On 17 Nov 2021, at 10:35, Stelian Ionescu wrote:
Mostly sounds good to me. Assuming you're still interested in more expressive version numbers and constraints for 3.4, I'll work on moving that off the back burner.
Adding fine-grained version constraints would be a big mistake. Where they've already been implemented (Ruby, Python, Haskell), they've invariably lead to authors selecting overly restrictive contraints because there's no automatic way to determing the minimum version required from dependencies. In turn, that makes even installing a package a nightmare because it often leads to unsatisfiable dependencies and having to (manually) backtrack until one can find a combination of compatible packages. The distribution model that Quicklisp has, by snapshotting the "world" once a month and ensuring that they all compile is much better so let's keep it that way.
If you think I'm exagerating, ask people that are familiar with the process of having to update a Ruby webapp (or a Jekyll blog with many plugins), or even a Python virtualenv-based server. Especially the Ruby community went down this rabbit hole to far that it's no wonder they were the first to adopt Docker back in the days: instead of subjecting users to the dance of "let's see if I can even get this to install" they ended up shipping a whole container as a workaround.
I have mixed feelings about this:
- I agree that the situation in Python is a hot mess. I'm not sure how much this is due to versioning messes as opposed to the excess specificity that one gets from `pip freeze`, and another confound is the multi-headed horror that is Python package construction and management.
Dependency freezing is yet another symptom of the problem: because the dependency hell makes it difficult to find a mutually compatible version set, authors make their own life easy by freezing deps, but that works poorly with the rest of the ecosystem. The last time the problem of incompatible versions bit me I was trying to update my blog based on Octopress+Jekyll, and found that the latest release of each of the packages that I required - including plugins - couldn't be installed together. I had to manually backtrack by tweaking the versions (since rubygems didn't do that automatically), and it took me a few hours to converge on a working install. The year after I switched to Hugo.
- I *desperately* want to add version upper bounds. There is a real problem of having someone change a library under one's system, and *pace* Faré, sometimes one does not have the resources to handle updates to every library in one's build chain.
It's part of the social contract of open source that you get things for free but you need to stay up-to-date with your dependencies. If a library changes too often, it's a social problem and shouldn't be addressed with technical means: talk to the author and ask to keep backwards-compatibility for a while longer or remove/replace the dependency. I cannot stress enough how much better the Quicklisp monthly distribution model is compared to what I see anywhere else. Once you open this Pandora's box there will be no going back (are you open to removing the feature from ASDF if it goes bad ?).
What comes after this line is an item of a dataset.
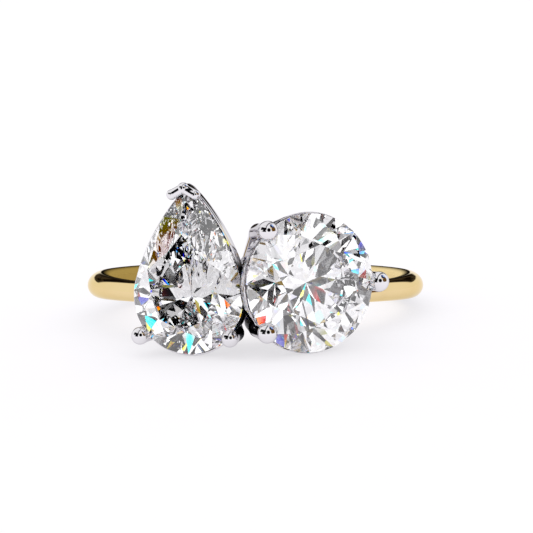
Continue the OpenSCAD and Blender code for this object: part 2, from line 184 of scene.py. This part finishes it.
class Graph:
    """The node tree of a material or a world."""

    def __init__(self, owner: bpy.types.Material | bpy.types.World) -> None:
        """Empties the owner's node tree.

        Args:
            owner: The material or world.
        """
        owner.use_nodes = True
        self.tree = owner.node_tree
        self.tree.nodes.clear()
        world = isinstance(owner, bpy.types.World)
        self.output = "ShaderNodeOutputWorld" if world else "ShaderNodeOutputMaterial"

    def node(self, kind: str, settings: dict | None = None, inputs: dict | None = None) -> bpy.types.Node:
        """Makes a node.

        Args:
            kind: The node's type.
            settings: Properties to set on the node.
            inputs: Values or sockets for its inputs, by name or index.

        Returns:
            The node.
        """
        made = self.tree.nodes.new(kind)
        for name, value in (settings or {}).items():
            setattr(made, name, value)
        for name, value in (inputs or {}).items():
            self.feed(made.inputs[name], value)
        return made

    def feed(self, socket: bpy.types.NodeSocket, value: object) -> None:
        """Links a value into a socket, or sets it there when it is a constant.

        Args:
            socket: The socket to feed.
            value: A wrapped socket, a number or a colour.
        """
        inner = value.value if isinstance(value, Sock) else value
        if isinstance(inner, bpy.types.NodeSocket):
            self.tree.links.new(inner, socket)
        elif isinstance(inner, tuple) and socket.type == "RGBA":
            socket.default_value = (*inner, 1.0)
        else:
            socket.default_value = inner

    def out(self, node: bpy.types.Node, name: object = 0) -> Sock:
        """Returns one of a node's outputs."""
        return Sock(self, node.outputs[name])

    def math(self, operation: str, *values: object) -> Sock:
        """Returns the result of a Math node."""
        made = self.node("ShaderNodeMath", {"operation": operation}, dict(enumerate(values)))
        return self.out(made)

    def vector(self, operation: str, *values: object, out: object = 0) -> Sock:
        """Returns the result of a Vector Math node."""
        made = self.node("ShaderNodeVectorMath", {"operation": operation}, dict(enumerate(values)))
        return self.out(made, out)

    def mix(self, factor: object, a: object, b: object) -> Sock:
        """Returns colour a turning into colour b as the factor goes from 0 to 1."""
        made = self.node("ShaderNodeMix", {"data_type": "RGBA"}, {0: factor, 6: a, 7: b})
        return self.out(made, 2)

    def noise(self, where: object, scale: float, detail: float = 2.0, rough: float = 0.5) -> Sock:
        """Makes a noise field.

        Args:
            where: The place it is read at.
            scale: How many lumps lie along a length of one.
            detail: How many finer fields are laid over it.
            rough: How strong the finer fields are.

        Returns:
            The field's value.
        """
        inputs = {"Vector": where, "Scale": scale, "Detail": detail, "Roughness": rough}
        return self.out(self.node("ShaderNodeTexNoise", None, inputs))

    def place(self) -> Sock:
        """Returns the place on the object, in metres."""
        return self.out(self.node("ShaderNodeTexCoord"), "Object")

    def principled(self, inputs: dict) -> Sock:
        """Returns a Principled shader with the given inputs."""
        return self.out(self.node("ShaderNodeBsdfPrincipled", None, inputs))

    def blend(self, factor: object, first: Sock, second: Sock) -> Sock:
        """Returns the first shader turning into the second as the factor goes from 0 to 1."""
        return self.out(self.node("ShaderNodeMixShader", None, {0: factor, 1: first, 2: second}))

    def surface(self, shader: Sock) -> None:
        """Sends a shader to the output."""
        self.node(self.output, None, {"Surface": shader})


@dataclass(frozen=True)
class PaintedInsideShade:
    """Painted shade inside the band: black rims, deep gold middle and a painted paler patch to the right,
    with places in mm.
    """

    # Painted shade: black at the band's inner rims, where dark would be mirrored.
    rim_painted_shade: Colour = (0.004, 0.003, 0.002)
    # Painted shade: the deep gold of the shaded inside, on the left.
    left_painted_shade: Colour = (0.42, 0.285, 0.075)
    # Painted light: a paler gold patch to the right, where light would be mirrored.
    right: Colour = (0.88, 0.7, 0.36)
    right_painted_light_x: Span = (5.0, 7.0)
    shade_begins_r: Span = (9.3, 9.22)
    shade_lifts_r: Span = (9.15, 8.65)

    def over(self, graph: Graph, place: Sock, axis: Vector, metal: Sock) -> Sock:
        """Lays the painted shade and light inside the band over the metal.

        Args:
            graph: The material's graph.
            place: The place on the band.
            axis: The finger hole's axis.
            metal: The shader outside.

        Returns:
            The mixed shader.
        """
        off = graph.vector("LENGTH", graph.vector("CROSS_PRODUCT", place, tuple(axis)), out="Value")
        aside = graph.vector("DOT_PRODUCT", place, (1.0, 0.0, 0.0), out="Value")
        # Painted light: the middle turns paler gold towards the right.
        middle = graph.mix(aside.fade(self.right_painted_light_x, MM), self.left_painted_shade, self.right)
        # Painted shade: black at the rims, fading into the middle's gold.
        colour = graph.mix(off.fade(self.shade_lifts_r, MM), self.rim_painted_shade, middle)
        # A dull shader that carries the painted shade and light.
        dim = graph.principled({"Base Color": colour, "Roughness": 1.0, "Specular IOR Level": 0.0})
        return graph.blend(off.fade(self.shade_begins_r, MM), metal, dim)


@dataclass(frozen=True)
class PaintedGapShade:
    """Painted shade between the two heads, a dark metal where their walls would mirror each other, with
    places in mm.
    """

    # Painted shade: dark metal where the heads' walls would mirror dark.
    dark: Colour = (0.01, 0.01, 0.012)
    edge: Colour = (0.3, 0.3, 0.32)
    rough: float = 0.25
    at: Place = (-0.45, -12.9, 0.0)
    stretch: Place = (1.0, 0.6, 0.0)
    reach: Span = (0.75, 0.5)
    top_z: Span = (3.9, 3.0)

    def over(self, graph: Graph, place: Sock, axis: Vector, metal: Sock) -> Sock:
        """Lays the painted shade over the metal.

        Args:
            graph: The material's graph.
            place: The place on the setting.
            axis: The finger hole's axis, which the gap doesn't follow.
            metal: The shader elsewhere.

        Returns:
            The mixed shader.
        """
        from_gap = graph.vector("SUBTRACT", place, tuple(part * MM for part in self.at))
        off = graph.vector("LENGTH", graph.vector("MULTIPLY", from_gap, self.stretch), out="Value")
        up = graph.vector("DOT_PRODUCT", place, (0.0, 0.0, 1.0), out="Value")
        # Painted shade: strongest near the gap's middle, fading out below its top.
        painted_shade_mask = off.fade(self.reach, MM) * up.fade(self.top_z, MM)
        # A dark metal shader that carries the painted shade.
        dim = graph.principled(
            {"Base Color": self.dark, "Specular Tint": self.edge, "Metallic": 1.0, "Roughness": self.rough}
        )
        return graph.blend(painted_shade_mask, metal, dim)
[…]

It's always better for the poor user to see an error message saying that something won't work because of a library update, instead of seeing some kind of horrible mess with no clue where to look.
- I am not that worried that we will end up in the kind of mess that concerns you: right now there are an enormous number of Lisp libraries that don't even have version metadata *at all* . So if people want to use expressive versioning in a sub-region of the lisp development ecosystem, that is unlikely to cause the problems you see, and might help *some* of us manage our dependencies.
I am worried because once you make something easy, people will be tempted to use that feature. Authors aren't currently adding metadata because it's purely decorative and there's no real gain in maintaining that.